**Records that describe objects**
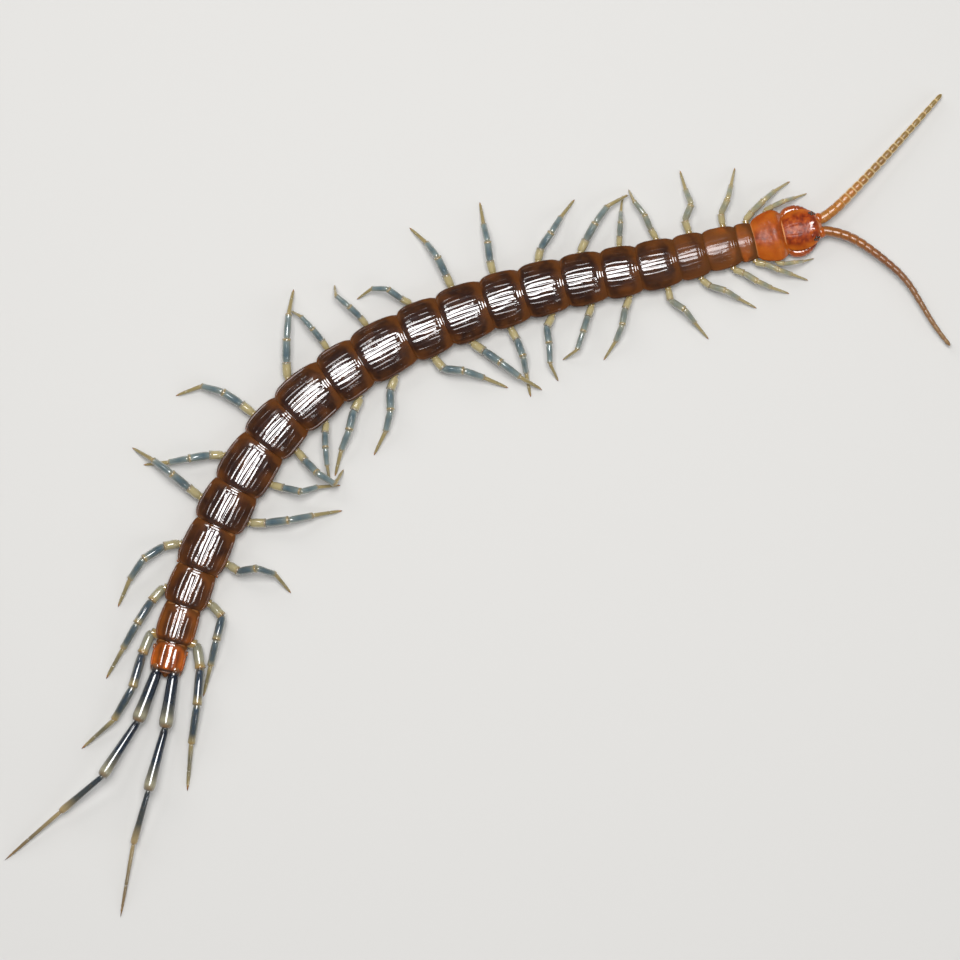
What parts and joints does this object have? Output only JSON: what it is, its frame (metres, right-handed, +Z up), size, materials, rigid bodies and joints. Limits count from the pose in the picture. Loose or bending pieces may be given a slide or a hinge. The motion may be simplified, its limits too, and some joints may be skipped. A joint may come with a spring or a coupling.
{
  "type": "giant centipede",
  "caption": "Life-size model of a giant centipede: keeled brown back plates, orange head, beaded antennae and slender blue-grey jointed legs, in a curved crawling pose.",
  "frame": {"origin": "middle of the bounding box, on the floor plane that the feet touch", "axes": "+Z up, +X and +Y in the floor: the head points towards +X and the tail trails towards -X and -Y"},
  "size_m": [0.1133, 0.0989, 0.0039],
  "materials": {
    "plate": "glossy dark red-brown cuticle with fine keels along each plate",
    "head": "glossy orange-red cuticle, finely pitted",
    "claw": "hard glossy dark orange",
    "feeler": "orange to olive-tan, satin, beaded",
    "leg": "glossy, thin, blue-grey with cream and tan joints",
    "last_leg": "glossy navy-black with pale joint ends"
  },
  "bodies": {
    "root": {"head": "head", "first_plate": "head", "trunk_2_to_4": "plate", "trunk_5_to_7": "plate", "trunk_8_to_10": "plate", "trunk_11_to_13": "plate", "trunk_14_to_16": "plate", "trunk_17_to_19": "plate", "trunk_20_to_21": "plate", "poison_claw_left": "claw", "antenna_left": "feeler", "leg_left_01": "leg", "leg_left_02": "leg", "leg_left_03": "leg", "leg_left_04": "leg", "leg_left_05": "leg", "leg_left_06": "leg", "leg_left_07": "leg", "leg_left_08": "leg", "leg_left_09": "leg", "leg_left_10": "leg", "leg_left_11": "leg", "leg_left_12": "leg", "leg_left_13": "leg", "leg_left_14": "leg", "leg_left_15": "leg", "leg_left_16": "leg", "leg_left_17": "leg", "leg_left_18": "leg", "leg_left_19": "leg", "leg_left_20": "leg", "leg_left_21": "last_leg", "poison_claw_right": "claw", "antenna_right": "feeler", "leg_right_01": "leg", "leg_right_02": "leg", "leg_right_03": "leg", "leg_right_04": "leg", "leg_right_05": "leg", "leg_right_06": "leg", "leg_right_07": "leg", "leg_right_08": "leg", "leg_right_09": "leg", "leg_right_10": "leg", "leg_right_11": "leg", "leg_right_12": "leg", "leg_right_13": "leg", "leg_right_14": "leg", "leg_right_15": "leg", "leg_right_16": "leg", "leg_right_17": "leg", "leg_right_18": "leg", "leg_right_19": "leg", "leg_right_20": "leg", "leg_right_21": "last_leg"}
  },
  "joints": []
}
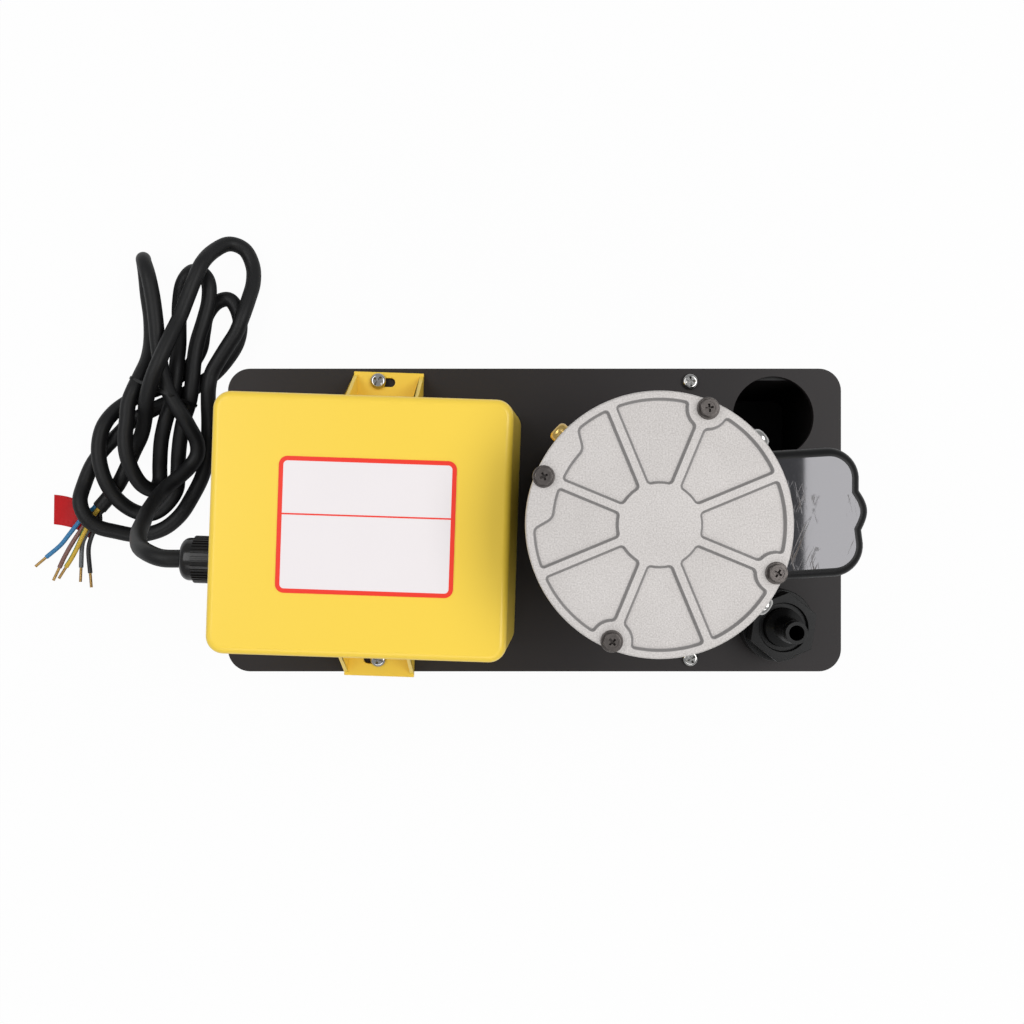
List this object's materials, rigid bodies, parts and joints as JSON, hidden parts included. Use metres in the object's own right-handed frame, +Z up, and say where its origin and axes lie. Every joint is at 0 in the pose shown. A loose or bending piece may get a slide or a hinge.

**Task instructions**
The records above are to be repeated exactly, in their entirety.

**Full response**
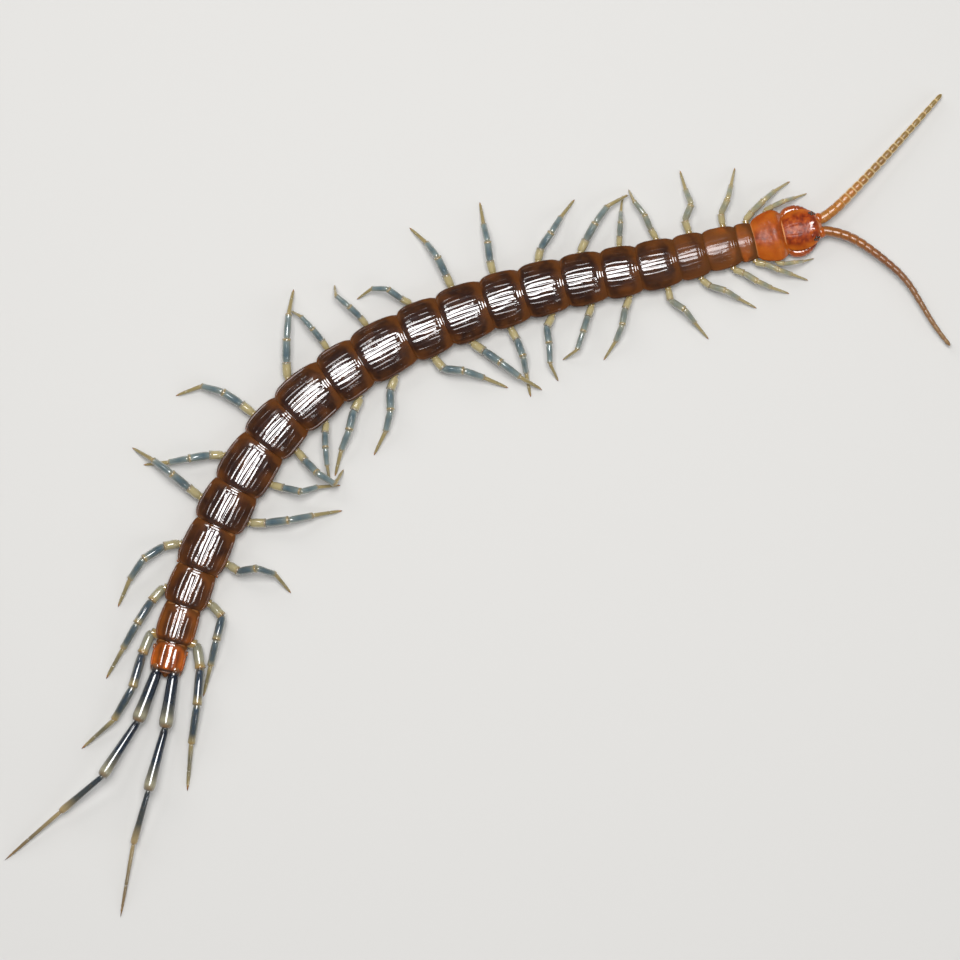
What parts and joints does this object have? Output only JSON: what it is, its frame (metres, right-handed, +Z up), size, materials, rigid bodies and joints. Limits count from the pose in the picture. Loose or bending pieces may be given a slide or a hinge. The motion may be simplified, its limits too, and some joints may be skipped. A joint may come with a spring or a coupling.
{
  "type": "giant centipede",
  "caption": "Life-size model of a giant centipede: keeled brown back plates, orange head, beaded antennae and slender blue-grey jointed legs, in a curved crawling pose.",
  "frame": {"origin": "middle of the bounding box, on the floor plane that the feet touch", "axes": "+Z up, +X and +Y in the floor: the head points towards +X and the tail trails towards -X and -Y"},
  "size_m": [0.1133, 0.0989, 0.0039],
  "materials": {
    "plate": "glossy dark red-brown cuticle with fine keels along each plate",
    "head": "glossy orange-red cuticle, finely pitted",
    "claw": "hard glossy dark orange",
    "feeler": "orange to olive-tan, satin, beaded",
    "leg": "glossy, thin, blue-grey with cream and tan joints",
    "last_leg": "glossy navy-black with pale joint ends"
  },
  "bodies": {
    "root": {"head": "head", "first_plate": "head", "trunk_2_to_4": "plate", "trunk_5_to_7": "plate", "trunk_8_to_10": "plate", "trunk_11_to_13": "plate", "trunk_14_to_16": "plate", "trunk_17_to_19": "plate", "trunk_20_to_21": "plate", "poison_claw_left": "claw", "antenna_left": "feeler", "leg_left_01": "leg", "leg_left_02": "leg", "leg_left_03": "leg", "leg_left_04": "leg", "leg_left_05": "leg", "leg_left_06": "leg", "leg_left_07": "leg", "leg_left_08": "leg", "leg_left_09": "leg", "leg_left_10": "leg", "leg_left_11": "leg", "leg_left_12": "leg", "leg_left_13": "leg", "leg_left_14": "leg", "leg_left_15": "leg", "leg_left_16": "leg", "leg_left_17": "leg", "leg_left_18": "leg", "leg_left_19": "leg", "leg_left_20": "leg", "leg_left_21": "last_leg", "poison_claw_right": "claw", "antenna_right": "feeler", "leg_right_01": "leg", "leg_right_02": "leg", "leg_right_03": "leg", "leg_right_04": "leg", "leg_right_05": "leg", "leg_right_06": "leg", "leg_right_07": "leg", "leg_right_08": "leg", "leg_right_09": "leg", "leg_right_10": "leg", "leg_right_11": "leg", "leg_right_12": "leg", "leg_right_13": "leg", "leg_right_14": "leg", "leg_right_15": "leg", "leg_right_16": "leg", "leg_right_17": "leg", "leg_right_18": "leg", "leg_right_19": "leg", "leg_right_20": "leg", "leg_right_21": "last_leg"}
  },
  "joints": []
}
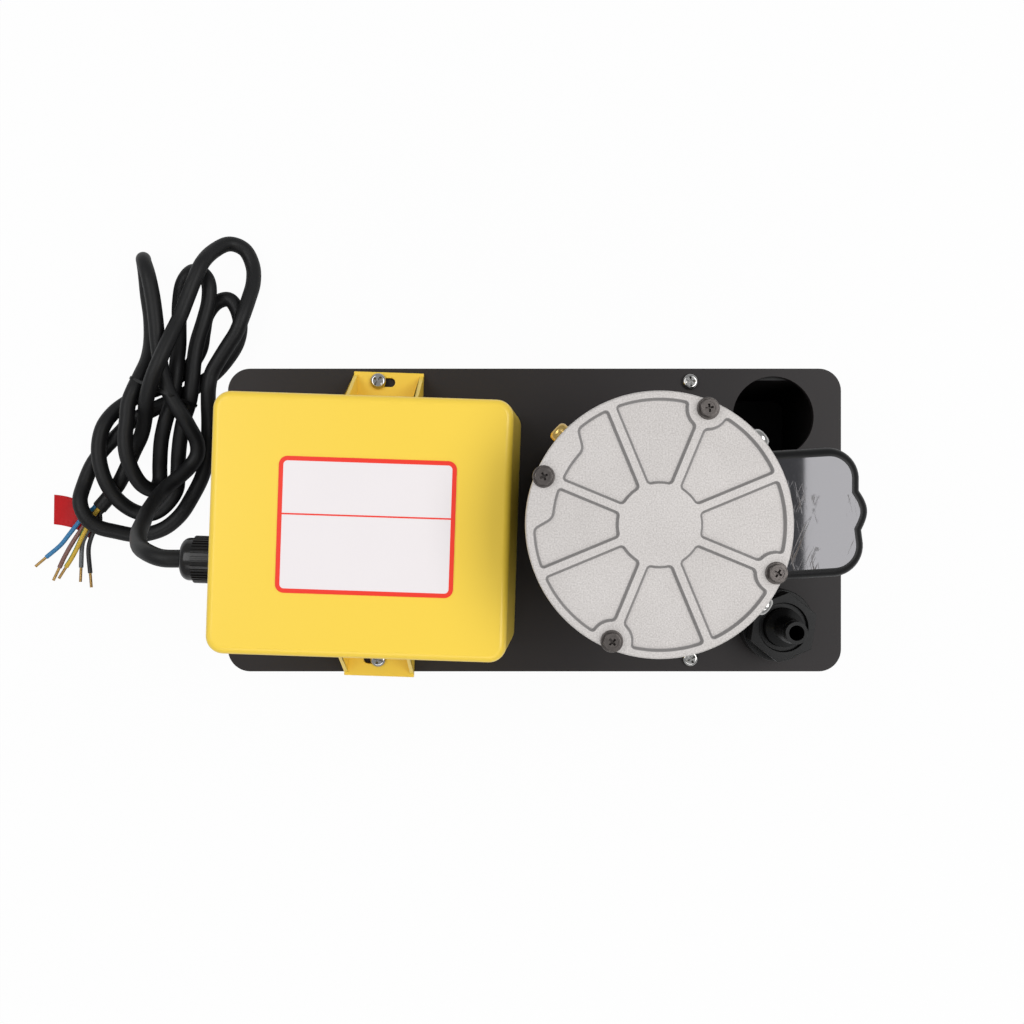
List this object's materials, rigid bodies, parts and joints as JSON, hidden parts included. Use metres in the object's own right-handed frame, +Z up, and say where its origin and axes lie. Every joint is at 0 in the pose shown. A loose or bending piece may get a slide or a hinge.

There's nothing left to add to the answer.